**Input rows:**
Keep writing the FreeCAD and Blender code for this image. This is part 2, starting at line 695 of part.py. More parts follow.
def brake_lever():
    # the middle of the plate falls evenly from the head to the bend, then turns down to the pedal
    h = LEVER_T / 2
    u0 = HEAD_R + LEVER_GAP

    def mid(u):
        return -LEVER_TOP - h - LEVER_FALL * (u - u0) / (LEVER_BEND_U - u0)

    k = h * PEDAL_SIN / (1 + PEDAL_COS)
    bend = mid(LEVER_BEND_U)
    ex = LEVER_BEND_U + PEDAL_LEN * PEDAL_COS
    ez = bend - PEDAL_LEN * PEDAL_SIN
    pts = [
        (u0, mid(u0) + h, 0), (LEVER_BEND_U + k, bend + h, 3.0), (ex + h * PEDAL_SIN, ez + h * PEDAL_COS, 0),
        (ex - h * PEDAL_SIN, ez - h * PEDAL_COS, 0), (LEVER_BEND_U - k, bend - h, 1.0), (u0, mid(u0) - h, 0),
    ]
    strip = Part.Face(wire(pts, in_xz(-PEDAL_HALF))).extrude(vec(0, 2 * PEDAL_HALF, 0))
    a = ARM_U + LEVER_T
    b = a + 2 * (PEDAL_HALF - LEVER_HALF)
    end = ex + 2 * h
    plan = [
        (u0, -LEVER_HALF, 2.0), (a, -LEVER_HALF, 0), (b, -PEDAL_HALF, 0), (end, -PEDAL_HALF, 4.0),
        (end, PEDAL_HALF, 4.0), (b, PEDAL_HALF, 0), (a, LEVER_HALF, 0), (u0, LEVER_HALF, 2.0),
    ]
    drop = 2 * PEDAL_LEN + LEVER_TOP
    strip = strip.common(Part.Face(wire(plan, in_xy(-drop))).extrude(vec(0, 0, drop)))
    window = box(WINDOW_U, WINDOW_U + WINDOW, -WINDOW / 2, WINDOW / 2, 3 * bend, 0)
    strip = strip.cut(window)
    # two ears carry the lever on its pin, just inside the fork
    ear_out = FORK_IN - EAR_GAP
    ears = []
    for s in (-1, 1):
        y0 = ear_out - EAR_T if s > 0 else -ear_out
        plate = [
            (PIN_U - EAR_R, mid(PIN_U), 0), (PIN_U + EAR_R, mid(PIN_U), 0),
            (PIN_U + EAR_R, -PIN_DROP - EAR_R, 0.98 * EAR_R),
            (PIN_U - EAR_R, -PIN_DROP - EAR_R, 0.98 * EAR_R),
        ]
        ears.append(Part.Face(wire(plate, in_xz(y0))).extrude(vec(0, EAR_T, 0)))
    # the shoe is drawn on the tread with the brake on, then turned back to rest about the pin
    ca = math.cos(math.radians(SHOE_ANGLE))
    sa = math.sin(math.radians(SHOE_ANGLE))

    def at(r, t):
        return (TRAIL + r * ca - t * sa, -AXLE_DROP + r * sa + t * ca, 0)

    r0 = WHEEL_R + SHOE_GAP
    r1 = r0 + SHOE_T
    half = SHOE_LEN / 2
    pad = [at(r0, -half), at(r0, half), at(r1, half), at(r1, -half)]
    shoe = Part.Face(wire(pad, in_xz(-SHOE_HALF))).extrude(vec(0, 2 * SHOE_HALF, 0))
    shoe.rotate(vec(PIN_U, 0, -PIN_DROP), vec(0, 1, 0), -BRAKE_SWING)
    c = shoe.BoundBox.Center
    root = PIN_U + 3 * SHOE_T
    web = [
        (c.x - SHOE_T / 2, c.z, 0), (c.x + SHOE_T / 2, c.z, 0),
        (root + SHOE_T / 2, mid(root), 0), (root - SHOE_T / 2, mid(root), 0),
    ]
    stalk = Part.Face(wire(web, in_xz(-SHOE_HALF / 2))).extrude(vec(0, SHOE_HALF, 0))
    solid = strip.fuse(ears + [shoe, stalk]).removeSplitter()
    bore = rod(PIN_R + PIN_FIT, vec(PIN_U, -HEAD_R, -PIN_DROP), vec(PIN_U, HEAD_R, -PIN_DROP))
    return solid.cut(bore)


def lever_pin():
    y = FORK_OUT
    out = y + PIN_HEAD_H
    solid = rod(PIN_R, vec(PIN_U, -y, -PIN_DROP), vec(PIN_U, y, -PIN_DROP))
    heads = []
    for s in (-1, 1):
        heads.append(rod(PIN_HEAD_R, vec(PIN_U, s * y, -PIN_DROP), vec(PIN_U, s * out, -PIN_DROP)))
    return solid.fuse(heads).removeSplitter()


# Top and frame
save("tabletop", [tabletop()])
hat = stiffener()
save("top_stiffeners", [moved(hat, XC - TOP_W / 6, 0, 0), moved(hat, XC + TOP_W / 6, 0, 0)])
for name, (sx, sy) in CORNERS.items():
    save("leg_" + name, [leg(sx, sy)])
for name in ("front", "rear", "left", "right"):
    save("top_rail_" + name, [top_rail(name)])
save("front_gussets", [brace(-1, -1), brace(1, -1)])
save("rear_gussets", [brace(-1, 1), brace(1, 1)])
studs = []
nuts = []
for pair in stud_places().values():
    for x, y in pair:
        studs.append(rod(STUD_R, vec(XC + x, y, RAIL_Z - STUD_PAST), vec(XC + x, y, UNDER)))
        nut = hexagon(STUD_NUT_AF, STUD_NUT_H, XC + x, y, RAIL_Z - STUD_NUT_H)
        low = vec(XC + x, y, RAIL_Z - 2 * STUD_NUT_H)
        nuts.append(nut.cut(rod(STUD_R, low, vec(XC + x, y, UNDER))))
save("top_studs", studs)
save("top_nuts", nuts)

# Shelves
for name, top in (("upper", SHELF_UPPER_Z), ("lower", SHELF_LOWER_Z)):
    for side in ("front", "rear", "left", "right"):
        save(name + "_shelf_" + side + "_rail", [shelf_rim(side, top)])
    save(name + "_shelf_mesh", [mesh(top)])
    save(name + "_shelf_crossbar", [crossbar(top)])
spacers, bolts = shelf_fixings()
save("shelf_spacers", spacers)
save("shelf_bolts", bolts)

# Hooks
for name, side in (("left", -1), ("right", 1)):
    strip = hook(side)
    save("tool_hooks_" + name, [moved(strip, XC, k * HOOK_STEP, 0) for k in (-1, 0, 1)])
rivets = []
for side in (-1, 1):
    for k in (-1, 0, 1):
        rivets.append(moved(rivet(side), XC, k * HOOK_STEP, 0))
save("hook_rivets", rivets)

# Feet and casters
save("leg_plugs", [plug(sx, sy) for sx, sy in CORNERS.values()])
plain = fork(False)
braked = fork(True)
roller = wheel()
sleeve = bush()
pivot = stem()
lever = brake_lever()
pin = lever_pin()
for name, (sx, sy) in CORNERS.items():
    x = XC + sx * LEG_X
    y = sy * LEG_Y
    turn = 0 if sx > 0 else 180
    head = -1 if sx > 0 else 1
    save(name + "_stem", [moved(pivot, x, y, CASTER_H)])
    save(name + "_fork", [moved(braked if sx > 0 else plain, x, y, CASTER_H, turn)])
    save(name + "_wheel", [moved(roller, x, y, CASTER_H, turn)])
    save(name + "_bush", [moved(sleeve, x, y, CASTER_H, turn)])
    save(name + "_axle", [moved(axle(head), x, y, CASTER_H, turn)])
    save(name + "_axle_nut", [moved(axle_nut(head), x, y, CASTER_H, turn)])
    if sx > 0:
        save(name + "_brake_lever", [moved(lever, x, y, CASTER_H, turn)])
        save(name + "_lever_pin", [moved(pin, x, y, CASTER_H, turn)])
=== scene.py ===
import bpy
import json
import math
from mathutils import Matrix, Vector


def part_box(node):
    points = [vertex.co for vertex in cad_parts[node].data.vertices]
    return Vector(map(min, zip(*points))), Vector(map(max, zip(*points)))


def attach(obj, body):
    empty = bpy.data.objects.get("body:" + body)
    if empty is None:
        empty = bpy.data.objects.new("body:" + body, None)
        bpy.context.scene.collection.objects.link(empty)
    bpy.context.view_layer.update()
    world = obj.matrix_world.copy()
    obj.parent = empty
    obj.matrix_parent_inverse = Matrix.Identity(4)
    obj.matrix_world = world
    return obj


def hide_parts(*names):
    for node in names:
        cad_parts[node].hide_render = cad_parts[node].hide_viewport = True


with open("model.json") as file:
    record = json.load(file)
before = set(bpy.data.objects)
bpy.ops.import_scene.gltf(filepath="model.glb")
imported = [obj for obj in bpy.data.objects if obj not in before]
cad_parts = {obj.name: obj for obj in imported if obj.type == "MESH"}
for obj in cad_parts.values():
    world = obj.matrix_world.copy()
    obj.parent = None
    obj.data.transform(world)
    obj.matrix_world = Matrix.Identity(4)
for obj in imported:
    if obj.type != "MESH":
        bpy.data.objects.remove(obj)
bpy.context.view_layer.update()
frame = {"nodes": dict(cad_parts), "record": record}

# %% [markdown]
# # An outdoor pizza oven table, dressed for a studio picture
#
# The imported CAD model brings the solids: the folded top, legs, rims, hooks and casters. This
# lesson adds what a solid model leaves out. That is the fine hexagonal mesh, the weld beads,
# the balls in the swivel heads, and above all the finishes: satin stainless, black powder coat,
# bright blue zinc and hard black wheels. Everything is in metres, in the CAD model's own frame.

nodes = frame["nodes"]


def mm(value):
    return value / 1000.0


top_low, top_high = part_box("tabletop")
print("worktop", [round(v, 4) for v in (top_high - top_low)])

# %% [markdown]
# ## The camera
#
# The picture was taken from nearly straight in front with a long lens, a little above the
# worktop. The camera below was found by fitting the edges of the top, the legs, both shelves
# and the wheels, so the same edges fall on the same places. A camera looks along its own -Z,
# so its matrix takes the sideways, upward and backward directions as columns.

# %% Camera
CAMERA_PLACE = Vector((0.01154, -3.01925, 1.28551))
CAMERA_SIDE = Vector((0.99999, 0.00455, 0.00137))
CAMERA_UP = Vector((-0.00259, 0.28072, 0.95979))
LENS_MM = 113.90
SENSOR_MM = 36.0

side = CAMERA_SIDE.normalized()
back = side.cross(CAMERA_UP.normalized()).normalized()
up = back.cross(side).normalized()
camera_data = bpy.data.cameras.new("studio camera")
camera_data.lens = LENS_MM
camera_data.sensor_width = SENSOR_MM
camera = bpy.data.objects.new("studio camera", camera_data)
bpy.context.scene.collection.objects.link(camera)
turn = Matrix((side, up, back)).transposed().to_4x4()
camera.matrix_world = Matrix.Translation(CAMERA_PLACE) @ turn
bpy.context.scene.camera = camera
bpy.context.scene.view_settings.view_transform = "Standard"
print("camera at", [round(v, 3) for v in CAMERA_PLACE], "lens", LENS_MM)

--

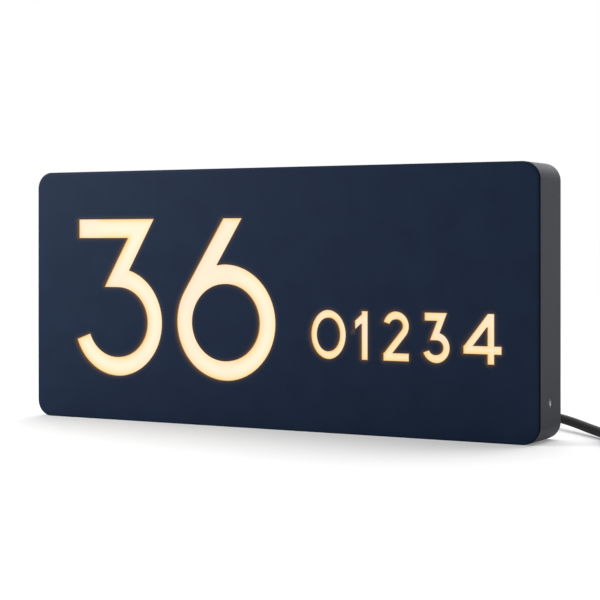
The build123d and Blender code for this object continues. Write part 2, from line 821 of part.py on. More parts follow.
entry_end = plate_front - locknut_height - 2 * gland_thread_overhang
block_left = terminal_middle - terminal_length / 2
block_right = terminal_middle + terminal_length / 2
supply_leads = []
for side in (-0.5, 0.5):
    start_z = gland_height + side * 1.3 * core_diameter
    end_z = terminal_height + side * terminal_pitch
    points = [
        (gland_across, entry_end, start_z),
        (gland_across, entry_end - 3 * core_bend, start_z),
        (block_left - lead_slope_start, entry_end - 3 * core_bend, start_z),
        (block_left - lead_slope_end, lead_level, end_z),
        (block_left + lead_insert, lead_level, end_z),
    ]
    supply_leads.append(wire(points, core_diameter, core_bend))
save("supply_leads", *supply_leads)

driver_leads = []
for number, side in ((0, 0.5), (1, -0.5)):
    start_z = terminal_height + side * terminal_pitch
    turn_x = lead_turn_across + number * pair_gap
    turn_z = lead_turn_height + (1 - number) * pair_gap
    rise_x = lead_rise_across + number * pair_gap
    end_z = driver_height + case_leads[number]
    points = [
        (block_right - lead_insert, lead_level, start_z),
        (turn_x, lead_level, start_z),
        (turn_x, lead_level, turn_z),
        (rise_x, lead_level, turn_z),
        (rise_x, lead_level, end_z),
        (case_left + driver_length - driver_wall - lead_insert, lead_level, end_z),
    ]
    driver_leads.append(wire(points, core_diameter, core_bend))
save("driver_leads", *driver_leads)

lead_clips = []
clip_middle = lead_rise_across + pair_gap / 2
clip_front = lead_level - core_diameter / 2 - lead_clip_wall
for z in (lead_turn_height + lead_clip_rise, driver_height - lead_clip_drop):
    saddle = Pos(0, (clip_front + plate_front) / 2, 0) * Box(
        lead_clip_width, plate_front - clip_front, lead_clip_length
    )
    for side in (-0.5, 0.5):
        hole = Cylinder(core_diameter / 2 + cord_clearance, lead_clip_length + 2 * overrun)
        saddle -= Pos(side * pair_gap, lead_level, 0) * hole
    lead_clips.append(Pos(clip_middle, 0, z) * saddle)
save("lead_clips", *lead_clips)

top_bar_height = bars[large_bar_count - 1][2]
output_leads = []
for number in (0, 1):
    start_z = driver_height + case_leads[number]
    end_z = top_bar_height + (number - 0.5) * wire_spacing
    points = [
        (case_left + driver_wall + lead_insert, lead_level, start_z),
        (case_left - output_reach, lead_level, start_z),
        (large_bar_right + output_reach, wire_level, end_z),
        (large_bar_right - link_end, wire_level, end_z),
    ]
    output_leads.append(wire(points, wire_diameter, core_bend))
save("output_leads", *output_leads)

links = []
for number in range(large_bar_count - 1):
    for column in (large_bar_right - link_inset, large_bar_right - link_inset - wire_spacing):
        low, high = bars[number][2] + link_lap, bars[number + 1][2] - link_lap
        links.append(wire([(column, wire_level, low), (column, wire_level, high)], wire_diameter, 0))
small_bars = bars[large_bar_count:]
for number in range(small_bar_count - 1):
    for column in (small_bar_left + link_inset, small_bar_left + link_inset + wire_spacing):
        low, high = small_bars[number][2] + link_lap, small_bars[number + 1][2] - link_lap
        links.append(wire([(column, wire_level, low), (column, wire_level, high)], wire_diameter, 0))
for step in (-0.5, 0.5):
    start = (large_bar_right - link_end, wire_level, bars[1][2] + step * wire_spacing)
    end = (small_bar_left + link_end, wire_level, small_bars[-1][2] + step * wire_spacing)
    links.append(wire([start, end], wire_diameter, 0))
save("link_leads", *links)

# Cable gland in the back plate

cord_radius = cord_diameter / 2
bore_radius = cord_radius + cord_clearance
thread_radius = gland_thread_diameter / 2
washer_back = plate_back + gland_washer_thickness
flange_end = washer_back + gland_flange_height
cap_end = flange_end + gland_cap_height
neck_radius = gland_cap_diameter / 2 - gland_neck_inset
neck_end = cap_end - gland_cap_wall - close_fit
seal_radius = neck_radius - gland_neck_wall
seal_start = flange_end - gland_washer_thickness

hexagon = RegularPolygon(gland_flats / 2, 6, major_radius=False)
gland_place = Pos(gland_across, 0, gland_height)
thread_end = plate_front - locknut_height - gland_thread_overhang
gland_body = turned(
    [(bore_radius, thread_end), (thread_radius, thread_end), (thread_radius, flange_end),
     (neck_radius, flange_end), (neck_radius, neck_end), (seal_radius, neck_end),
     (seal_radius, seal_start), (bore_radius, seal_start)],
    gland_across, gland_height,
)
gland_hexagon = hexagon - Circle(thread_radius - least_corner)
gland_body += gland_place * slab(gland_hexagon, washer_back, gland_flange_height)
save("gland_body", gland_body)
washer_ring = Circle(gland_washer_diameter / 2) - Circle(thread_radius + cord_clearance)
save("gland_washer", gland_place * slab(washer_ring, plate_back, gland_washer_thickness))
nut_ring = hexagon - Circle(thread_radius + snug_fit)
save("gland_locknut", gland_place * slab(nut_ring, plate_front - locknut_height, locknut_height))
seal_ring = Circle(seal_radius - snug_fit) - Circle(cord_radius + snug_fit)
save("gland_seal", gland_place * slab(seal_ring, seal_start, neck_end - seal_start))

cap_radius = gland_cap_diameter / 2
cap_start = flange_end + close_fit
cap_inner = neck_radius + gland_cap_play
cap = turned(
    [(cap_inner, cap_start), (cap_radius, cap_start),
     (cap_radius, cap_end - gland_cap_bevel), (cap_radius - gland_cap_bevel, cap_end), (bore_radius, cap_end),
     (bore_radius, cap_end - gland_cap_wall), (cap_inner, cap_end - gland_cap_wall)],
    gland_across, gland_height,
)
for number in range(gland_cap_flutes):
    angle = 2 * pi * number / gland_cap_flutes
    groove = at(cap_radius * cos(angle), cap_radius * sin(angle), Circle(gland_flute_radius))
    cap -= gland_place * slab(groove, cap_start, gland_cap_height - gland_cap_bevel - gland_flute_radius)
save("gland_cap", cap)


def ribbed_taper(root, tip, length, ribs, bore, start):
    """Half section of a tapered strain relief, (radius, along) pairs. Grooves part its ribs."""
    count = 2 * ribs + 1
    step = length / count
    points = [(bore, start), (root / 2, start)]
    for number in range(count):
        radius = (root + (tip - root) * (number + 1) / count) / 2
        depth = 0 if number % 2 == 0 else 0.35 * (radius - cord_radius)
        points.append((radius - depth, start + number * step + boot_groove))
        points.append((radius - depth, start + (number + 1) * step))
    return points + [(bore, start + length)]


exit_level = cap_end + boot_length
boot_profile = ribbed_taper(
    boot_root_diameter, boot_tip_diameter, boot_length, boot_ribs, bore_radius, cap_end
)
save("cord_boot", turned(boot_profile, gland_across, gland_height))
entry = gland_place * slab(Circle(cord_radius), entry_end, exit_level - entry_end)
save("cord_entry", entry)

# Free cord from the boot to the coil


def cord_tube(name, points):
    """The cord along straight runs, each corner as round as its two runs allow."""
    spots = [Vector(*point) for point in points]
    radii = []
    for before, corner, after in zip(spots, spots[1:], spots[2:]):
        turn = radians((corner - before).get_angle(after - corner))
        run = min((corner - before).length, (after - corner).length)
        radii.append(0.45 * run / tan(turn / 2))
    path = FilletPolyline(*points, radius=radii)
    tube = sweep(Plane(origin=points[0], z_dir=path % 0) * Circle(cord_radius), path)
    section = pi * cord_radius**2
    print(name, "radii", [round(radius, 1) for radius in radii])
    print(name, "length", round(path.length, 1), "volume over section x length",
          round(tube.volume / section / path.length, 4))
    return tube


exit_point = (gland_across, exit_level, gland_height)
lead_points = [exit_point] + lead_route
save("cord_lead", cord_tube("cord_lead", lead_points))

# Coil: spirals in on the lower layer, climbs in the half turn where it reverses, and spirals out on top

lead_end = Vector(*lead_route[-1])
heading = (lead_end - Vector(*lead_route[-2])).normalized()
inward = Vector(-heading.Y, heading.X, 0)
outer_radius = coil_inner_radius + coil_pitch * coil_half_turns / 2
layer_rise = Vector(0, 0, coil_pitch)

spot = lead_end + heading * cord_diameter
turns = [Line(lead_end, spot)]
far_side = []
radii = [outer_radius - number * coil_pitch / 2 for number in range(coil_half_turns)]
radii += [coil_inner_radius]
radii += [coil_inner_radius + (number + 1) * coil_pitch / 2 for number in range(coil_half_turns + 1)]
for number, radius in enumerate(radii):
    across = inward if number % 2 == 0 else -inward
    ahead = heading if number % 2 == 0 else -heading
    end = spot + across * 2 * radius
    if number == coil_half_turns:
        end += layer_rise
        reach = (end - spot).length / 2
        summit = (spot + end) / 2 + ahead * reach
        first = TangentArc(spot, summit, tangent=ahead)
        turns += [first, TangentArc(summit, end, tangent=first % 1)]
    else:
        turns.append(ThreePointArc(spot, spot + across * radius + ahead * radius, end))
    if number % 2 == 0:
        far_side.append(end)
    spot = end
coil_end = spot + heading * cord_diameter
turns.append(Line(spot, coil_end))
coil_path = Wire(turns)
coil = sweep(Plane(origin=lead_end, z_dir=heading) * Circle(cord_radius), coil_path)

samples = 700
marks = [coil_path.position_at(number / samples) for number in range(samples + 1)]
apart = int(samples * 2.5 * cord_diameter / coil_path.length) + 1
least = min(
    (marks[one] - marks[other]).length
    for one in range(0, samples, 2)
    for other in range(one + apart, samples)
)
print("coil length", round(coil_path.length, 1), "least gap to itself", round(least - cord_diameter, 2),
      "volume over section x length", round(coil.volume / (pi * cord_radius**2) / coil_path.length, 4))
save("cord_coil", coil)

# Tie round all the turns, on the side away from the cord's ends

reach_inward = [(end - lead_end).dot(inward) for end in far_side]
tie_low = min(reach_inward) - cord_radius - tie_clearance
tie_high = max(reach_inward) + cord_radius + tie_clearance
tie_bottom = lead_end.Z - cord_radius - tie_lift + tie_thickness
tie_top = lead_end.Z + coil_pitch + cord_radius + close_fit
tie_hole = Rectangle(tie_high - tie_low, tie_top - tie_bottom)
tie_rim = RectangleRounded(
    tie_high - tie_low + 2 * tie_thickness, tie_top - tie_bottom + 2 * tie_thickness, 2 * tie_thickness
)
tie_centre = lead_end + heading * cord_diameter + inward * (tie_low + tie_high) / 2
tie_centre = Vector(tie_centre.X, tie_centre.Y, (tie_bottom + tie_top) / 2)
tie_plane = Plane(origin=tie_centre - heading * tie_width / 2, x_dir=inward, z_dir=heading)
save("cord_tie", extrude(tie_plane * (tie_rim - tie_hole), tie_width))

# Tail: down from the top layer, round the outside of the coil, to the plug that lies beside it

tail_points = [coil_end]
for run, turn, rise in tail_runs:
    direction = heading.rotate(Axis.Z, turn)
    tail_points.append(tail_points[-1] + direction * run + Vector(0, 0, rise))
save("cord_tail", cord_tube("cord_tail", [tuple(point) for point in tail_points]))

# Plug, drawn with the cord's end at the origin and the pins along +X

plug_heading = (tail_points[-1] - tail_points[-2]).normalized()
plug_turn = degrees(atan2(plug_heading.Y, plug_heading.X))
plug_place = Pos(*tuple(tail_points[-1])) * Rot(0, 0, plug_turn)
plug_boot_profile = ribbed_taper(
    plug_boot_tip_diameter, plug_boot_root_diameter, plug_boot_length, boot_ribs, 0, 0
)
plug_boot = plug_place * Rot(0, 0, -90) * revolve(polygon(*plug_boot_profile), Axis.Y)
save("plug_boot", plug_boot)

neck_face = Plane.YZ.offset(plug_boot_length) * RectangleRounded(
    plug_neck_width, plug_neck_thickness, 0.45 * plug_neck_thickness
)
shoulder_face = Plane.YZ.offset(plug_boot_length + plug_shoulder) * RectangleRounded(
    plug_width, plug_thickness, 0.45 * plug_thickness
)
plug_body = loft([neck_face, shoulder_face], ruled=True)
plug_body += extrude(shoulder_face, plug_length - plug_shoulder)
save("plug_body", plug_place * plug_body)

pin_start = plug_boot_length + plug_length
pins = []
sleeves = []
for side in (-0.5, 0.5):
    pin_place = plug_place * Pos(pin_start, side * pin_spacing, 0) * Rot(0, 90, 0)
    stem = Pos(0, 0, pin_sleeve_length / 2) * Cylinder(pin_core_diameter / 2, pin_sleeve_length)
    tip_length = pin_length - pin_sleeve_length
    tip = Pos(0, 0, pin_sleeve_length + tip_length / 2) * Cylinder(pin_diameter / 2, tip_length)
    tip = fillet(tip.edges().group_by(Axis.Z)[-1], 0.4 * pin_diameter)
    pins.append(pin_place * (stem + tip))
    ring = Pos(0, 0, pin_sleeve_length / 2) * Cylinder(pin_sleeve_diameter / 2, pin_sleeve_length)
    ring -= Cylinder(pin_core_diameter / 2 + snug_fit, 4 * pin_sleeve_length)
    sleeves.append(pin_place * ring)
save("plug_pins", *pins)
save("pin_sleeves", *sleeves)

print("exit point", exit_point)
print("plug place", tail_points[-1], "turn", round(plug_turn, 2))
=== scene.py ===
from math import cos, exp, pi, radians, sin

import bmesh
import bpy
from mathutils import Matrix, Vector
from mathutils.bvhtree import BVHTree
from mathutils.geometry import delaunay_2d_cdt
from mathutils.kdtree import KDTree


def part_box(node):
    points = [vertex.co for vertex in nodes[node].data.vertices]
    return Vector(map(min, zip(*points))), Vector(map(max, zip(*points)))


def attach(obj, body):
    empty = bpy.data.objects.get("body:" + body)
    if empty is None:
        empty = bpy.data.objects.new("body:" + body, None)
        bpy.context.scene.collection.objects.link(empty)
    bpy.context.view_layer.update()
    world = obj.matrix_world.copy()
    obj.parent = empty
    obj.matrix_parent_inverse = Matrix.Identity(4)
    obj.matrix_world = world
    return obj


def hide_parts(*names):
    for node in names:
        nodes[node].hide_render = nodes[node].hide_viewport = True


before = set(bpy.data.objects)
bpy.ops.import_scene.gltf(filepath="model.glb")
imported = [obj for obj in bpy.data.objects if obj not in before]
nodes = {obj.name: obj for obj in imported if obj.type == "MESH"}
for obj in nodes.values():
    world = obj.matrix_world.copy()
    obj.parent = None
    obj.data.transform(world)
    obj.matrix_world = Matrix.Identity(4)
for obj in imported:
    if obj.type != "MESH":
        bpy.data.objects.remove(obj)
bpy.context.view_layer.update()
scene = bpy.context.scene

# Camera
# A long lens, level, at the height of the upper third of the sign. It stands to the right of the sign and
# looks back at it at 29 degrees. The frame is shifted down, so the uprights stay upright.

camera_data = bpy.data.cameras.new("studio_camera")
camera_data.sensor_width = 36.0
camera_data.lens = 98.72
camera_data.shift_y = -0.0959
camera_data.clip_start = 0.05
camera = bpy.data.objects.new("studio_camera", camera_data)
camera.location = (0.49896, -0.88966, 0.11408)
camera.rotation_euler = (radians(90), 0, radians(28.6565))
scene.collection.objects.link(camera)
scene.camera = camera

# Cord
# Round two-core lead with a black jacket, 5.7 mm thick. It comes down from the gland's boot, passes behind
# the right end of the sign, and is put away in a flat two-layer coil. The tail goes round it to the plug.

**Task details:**
Both the line with "ring -= Cylinder(pin_core_diameter" and the line with "from mathutils.kdtree import KDTree" belong in the extract, along with every line between them; set down those lines exactly and only.

**Answer to the problem:**
    ring -= Cylinder(pin_core_diameter / 2 + snug_fit, 4 * pin_sleeve_length)
    sleeves.append(pin_place * ring)
save("plug_pins", *pins)
save("pin_sleeves", *sleeves)

print("exit point", exit_point)
print("plug place", tail_points[-1], "turn", round(plug_turn, 2))
=== scene.py ===
from math import cos, exp, pi, radians, sin

import bmesh
import bpy
from mathutils import Matrix, Vector
from mathutils.bvhtree import BVHTree
from mathutils.geometry import delaunay_2d_cdt
from mathutils.kdtree import KDTree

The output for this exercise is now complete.